[Dataset content]

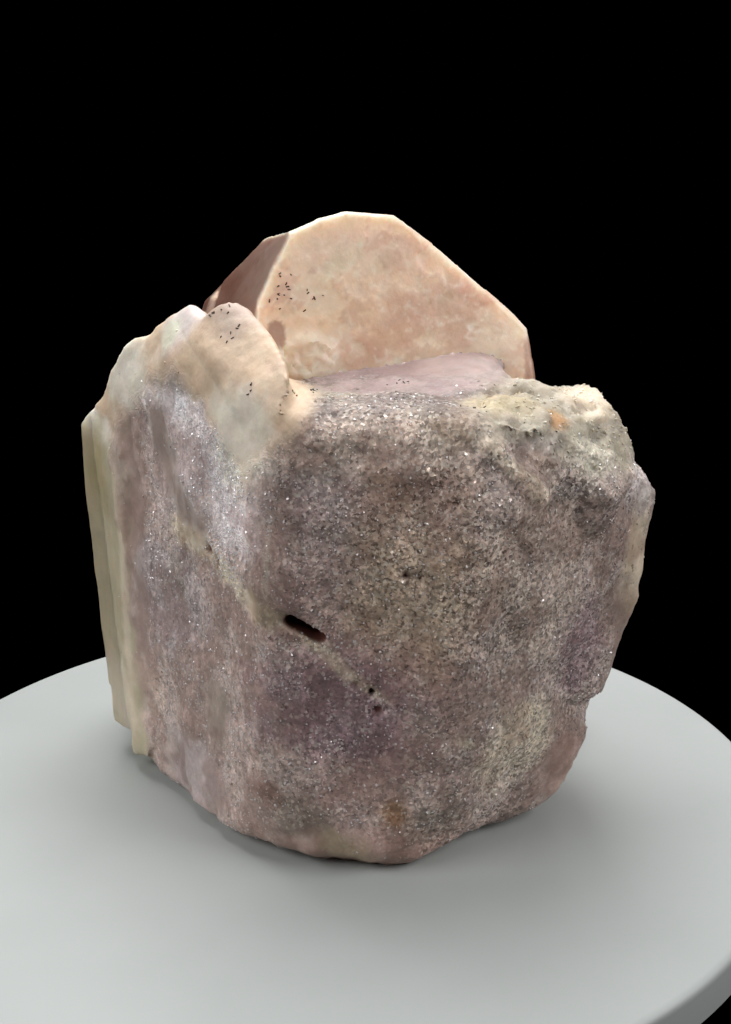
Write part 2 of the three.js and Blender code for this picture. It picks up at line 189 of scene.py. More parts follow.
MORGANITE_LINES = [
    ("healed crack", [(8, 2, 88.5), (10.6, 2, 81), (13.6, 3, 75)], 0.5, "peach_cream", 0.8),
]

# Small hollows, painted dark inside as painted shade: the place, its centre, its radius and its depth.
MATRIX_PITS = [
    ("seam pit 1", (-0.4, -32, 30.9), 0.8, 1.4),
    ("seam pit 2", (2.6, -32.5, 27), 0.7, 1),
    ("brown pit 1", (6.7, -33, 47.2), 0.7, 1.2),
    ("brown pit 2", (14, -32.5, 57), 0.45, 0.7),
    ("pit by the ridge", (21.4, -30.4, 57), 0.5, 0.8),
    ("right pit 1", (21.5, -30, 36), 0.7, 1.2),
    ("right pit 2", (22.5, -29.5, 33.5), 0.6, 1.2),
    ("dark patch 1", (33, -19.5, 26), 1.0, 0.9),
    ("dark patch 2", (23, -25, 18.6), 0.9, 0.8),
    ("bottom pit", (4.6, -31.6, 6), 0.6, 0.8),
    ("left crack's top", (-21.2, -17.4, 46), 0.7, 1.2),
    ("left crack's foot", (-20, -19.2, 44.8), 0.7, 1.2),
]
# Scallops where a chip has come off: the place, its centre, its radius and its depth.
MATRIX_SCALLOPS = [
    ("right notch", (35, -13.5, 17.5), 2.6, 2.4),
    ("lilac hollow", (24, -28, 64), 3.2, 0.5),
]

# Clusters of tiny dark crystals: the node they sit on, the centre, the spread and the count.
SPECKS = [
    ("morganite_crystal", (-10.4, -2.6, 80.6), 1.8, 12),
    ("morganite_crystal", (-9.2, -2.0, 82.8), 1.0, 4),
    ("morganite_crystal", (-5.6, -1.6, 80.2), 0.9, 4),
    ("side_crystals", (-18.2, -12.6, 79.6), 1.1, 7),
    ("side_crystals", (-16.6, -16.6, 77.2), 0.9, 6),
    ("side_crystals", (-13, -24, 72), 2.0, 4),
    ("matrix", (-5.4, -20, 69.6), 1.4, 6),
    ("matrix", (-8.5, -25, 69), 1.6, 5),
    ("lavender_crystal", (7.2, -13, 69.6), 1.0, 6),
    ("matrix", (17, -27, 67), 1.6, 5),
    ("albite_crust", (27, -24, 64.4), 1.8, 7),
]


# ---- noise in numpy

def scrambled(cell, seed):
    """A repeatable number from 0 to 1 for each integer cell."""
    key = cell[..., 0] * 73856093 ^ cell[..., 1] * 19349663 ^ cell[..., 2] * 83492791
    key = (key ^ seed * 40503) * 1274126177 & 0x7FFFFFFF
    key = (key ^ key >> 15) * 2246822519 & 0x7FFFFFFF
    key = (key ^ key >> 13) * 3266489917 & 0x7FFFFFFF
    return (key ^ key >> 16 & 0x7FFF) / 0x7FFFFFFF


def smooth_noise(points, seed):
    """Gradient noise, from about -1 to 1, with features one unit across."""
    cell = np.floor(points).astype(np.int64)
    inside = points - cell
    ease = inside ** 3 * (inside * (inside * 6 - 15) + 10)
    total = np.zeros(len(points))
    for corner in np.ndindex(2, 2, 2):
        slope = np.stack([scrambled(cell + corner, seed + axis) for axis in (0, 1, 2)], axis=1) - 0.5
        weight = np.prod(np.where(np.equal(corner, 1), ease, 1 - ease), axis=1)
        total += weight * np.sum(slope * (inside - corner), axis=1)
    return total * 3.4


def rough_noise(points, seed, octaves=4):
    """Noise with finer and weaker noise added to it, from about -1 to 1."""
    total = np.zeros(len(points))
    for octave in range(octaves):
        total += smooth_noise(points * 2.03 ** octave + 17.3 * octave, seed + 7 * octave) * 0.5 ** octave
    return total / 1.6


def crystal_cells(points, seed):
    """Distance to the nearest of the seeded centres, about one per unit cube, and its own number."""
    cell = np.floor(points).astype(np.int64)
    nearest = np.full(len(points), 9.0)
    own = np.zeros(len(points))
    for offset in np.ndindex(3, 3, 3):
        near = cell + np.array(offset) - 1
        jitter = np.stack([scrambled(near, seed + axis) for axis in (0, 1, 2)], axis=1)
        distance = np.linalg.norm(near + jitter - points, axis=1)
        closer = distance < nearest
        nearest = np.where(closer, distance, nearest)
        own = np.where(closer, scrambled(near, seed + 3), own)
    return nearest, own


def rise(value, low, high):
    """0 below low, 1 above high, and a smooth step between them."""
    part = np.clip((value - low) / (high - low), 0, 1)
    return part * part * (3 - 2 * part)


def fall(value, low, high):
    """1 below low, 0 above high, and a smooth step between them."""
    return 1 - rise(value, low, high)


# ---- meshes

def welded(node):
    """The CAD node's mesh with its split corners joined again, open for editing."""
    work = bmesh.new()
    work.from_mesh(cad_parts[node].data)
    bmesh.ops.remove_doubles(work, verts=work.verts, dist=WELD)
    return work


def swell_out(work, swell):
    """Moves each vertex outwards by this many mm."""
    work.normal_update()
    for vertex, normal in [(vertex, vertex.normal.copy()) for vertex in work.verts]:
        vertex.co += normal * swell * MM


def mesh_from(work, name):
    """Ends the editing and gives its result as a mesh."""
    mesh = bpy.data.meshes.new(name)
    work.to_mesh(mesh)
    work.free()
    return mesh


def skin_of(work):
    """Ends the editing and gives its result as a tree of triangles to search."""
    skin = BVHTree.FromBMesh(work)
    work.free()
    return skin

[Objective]
Extract all of the material exactly as it is written.

[Answer]
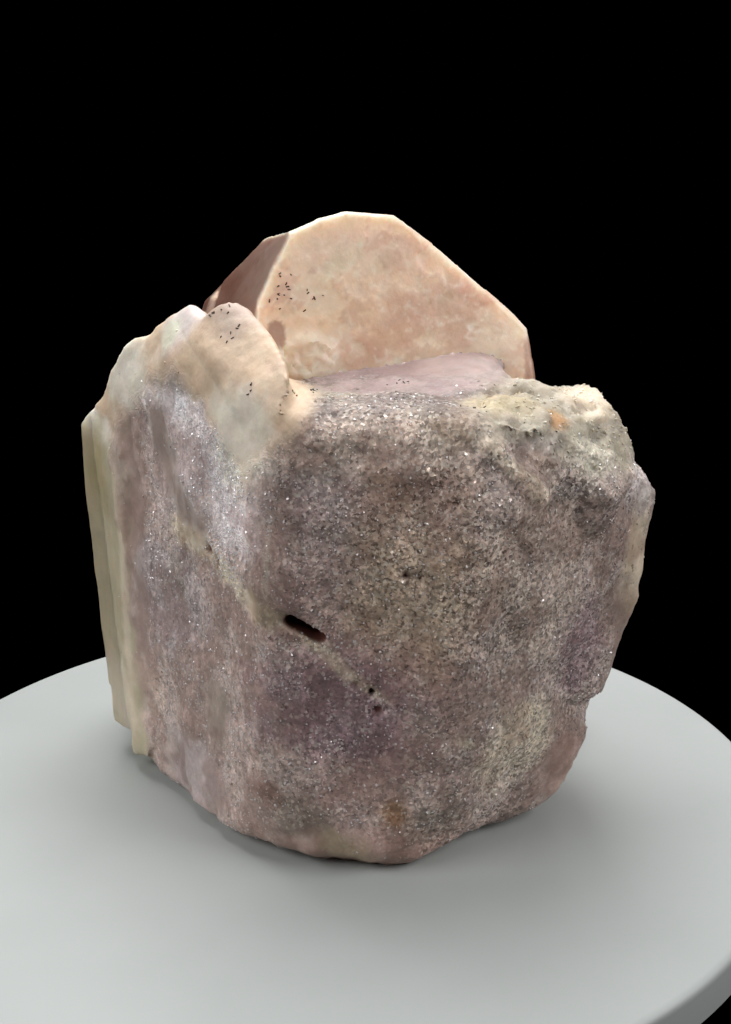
Write part 2 of the three.js and Blender code for this picture. It picks up at line 189 of scene.py. More parts follow.
MORGANITE_LINES = [
    ("healed crack", [(8, 2, 88.5), (10.6, 2, 81), (13.6, 3, 75)], 0.5, "peach_cream", 0.8),
]

# Small hollows, painted dark inside as painted shade: the place, its centre, its radius and its depth.
MATRIX_PITS = [
    ("seam pit 1", (-0.4, -32, 30.9), 0.8, 1.4),
    ("seam pit 2", (2.6, -32.5, 27), 0.7, 1),
    ("brown pit 1", (6.7, -33, 47.2), 0.7, 1.2),
    ("brown pit 2", (14, -32.5, 57), 0.45, 0.7),
    ("pit by the ridge", (21.4, -30.4, 57), 0.5, 0.8),
    ("right pit 1", (21.5, -30, 36), 0.7, 1.2),
    ("right pit 2", (22.5, -29.5, 33.5), 0.6, 1.2),
    ("dark patch 1", (33, -19.5, 26), 1.0, 0.9),
    ("dark patch 2", (23, -25, 18.6), 0.9, 0.8),
    ("bottom pit", (4.6, -31.6, 6), 0.6, 0.8),
    ("left crack's top", (-21.2, -17.4, 46), 0.7, 1.2),
    ("left crack's foot", (-20, -19.2, 44.8), 0.7, 1.2),
]
# Scallops where a chip has come off: the place, its centre, its radius and its depth.
MATRIX_SCALLOPS = [
    ("right notch", (35, -13.5, 17.5), 2.6, 2.4),
    ("lilac hollow", (24, -28, 64), 3.2, 0.5),
]

# Clusters of tiny dark crystals: the node they sit on, the centre, the spread and the count.
SPECKS = [
    ("morganite_crystal", (-10.4, -2.6, 80.6), 1.8, 12),
    ("morganite_crystal", (-9.2, -2.0, 82.8), 1.0, 4),
    ("morganite_crystal", (-5.6, -1.6, 80.2), 0.9, 4),
    ("side_crystals", (-18.2, -12.6, 79.6), 1.1, 7),
    ("side_crystals", (-16.6, -16.6, 77.2), 0.9, 6),
    ("side_crystals", (-13, -24, 72), 2.0, 4),
    ("matrix", (-5.4, -20, 69.6), 1.4, 6),
    ("matrix", (-8.5, -25, 69), 1.6, 5),
    ("lavender_crystal", (7.2, -13, 69.6), 1.0, 6),
    ("matrix", (17, -27, 67), 1.6, 5),
    ("albite_crust", (27, -24, 64.4), 1.8, 7),
]


# ---- noise in numpy

def scrambled(cell, seed):
    """A repeatable number from 0 to 1 for each integer cell."""
    key = cell[..., 0] * 73856093 ^ cell[..., 1] * 19349663 ^ cell[..., 2] * 83492791
    key = (key ^ seed * 40503) * 1274126177 & 0x7FFFFFFF
    key = (key ^ key >> 15) * 2246822519 & 0x7FFFFFFF
    key = (key ^ key >> 13) * 3266489917 & 0x7FFFFFFF
    return (key ^ key >> 16 & 0x7FFF) / 0x7FFFFFFF


def smooth_noise(points, seed):
    """Gradient noise, from about -1 to 1, with features one unit across."""
    cell = np.floor(points).astype(np.int64)
    inside = points - cell
    ease = inside ** 3 * (inside * (inside * 6 - 15) + 10)
    total = np.zeros(len(points))
    for corner in np.ndindex(2, 2, 2):
        slope = np.stack([scrambled(cell + corner, seed + axis) for axis in (0, 1, 2)], axis=1) - 0.5
        weight = np.prod(np.where(np.equal(corner, 1), ease, 1 - ease), axis=1)
        total += weight * np.sum(slope * (inside - corner), axis=1)
    return total * 3.4


def rough_noise(points, seed, octaves=4):
    """Noise with finer and weaker noise added to it, from about -1 to 1."""
    total = np.zeros(len(points))
    for octave in range(octaves):
        total += smooth_noise(points * 2.03 ** octave + 17.3 * octave, seed + 7 * octave) * 0.5 ** octave
    return total / 1.6


def crystal_cells(points, seed):
    """Distance to the nearest of the seeded centres, about one per unit cube, and its own number."""
    cell = np.floor(points).astype(np.int64)
    nearest = np.full(len(points), 9.0)
    own = np.zeros(len(points))
    for offset in np.ndindex(3, 3, 3):
        near = cell + np.array(offset) - 1
        jitter = np.stack([scrambled(near, seed + axis) for axis in (0, 1, 2)], axis=1)
        distance = np.linalg.norm(near + jitter - points, axis=1)
        closer = distance < nearest
        nearest = np.where(closer, distance, nearest)
        own = np.where(closer, scrambled(near, seed + 3), own)
    return nearest, own


def rise(value, low, high):
    """0 below low, 1 above high, and a smooth step between them."""
    part = np.clip((value - low) / (high - low), 0, 1)
    return part * part * (3 - 2 * part)


def fall(value, low, high):
    """1 below low, 0 above high, and a smooth step between them."""
    return 1 - rise(value, low, high)


# ---- meshes

def welded(node):
    """The CAD node's mesh with its split corners joined again, open for editing."""
    work = bmesh.new()
    work.from_mesh(cad_parts[node].data)
    bmesh.ops.remove_doubles(work, verts=work.verts, dist=WELD)
    return work


def swell_out(work, swell):
    """Moves each vertex outwards by this many mm."""
    work.normal_update()
    for vertex, normal in [(vertex, vertex.normal.copy()) for vertex in work.verts]:
        vertex.co += normal * swell * MM


def mesh_from(work, name):
    """Ends the editing and gives its result as a mesh."""
    mesh = bpy.data.meshes.new(name)
    work.to_mesh(mesh)
    work.free()
    return mesh


def skin_of(work):
    """Ends the editing and gives its result as a tree of triangles to search."""
    skin = BVHTree.FromBMesh(work)
    work.free()
    return skin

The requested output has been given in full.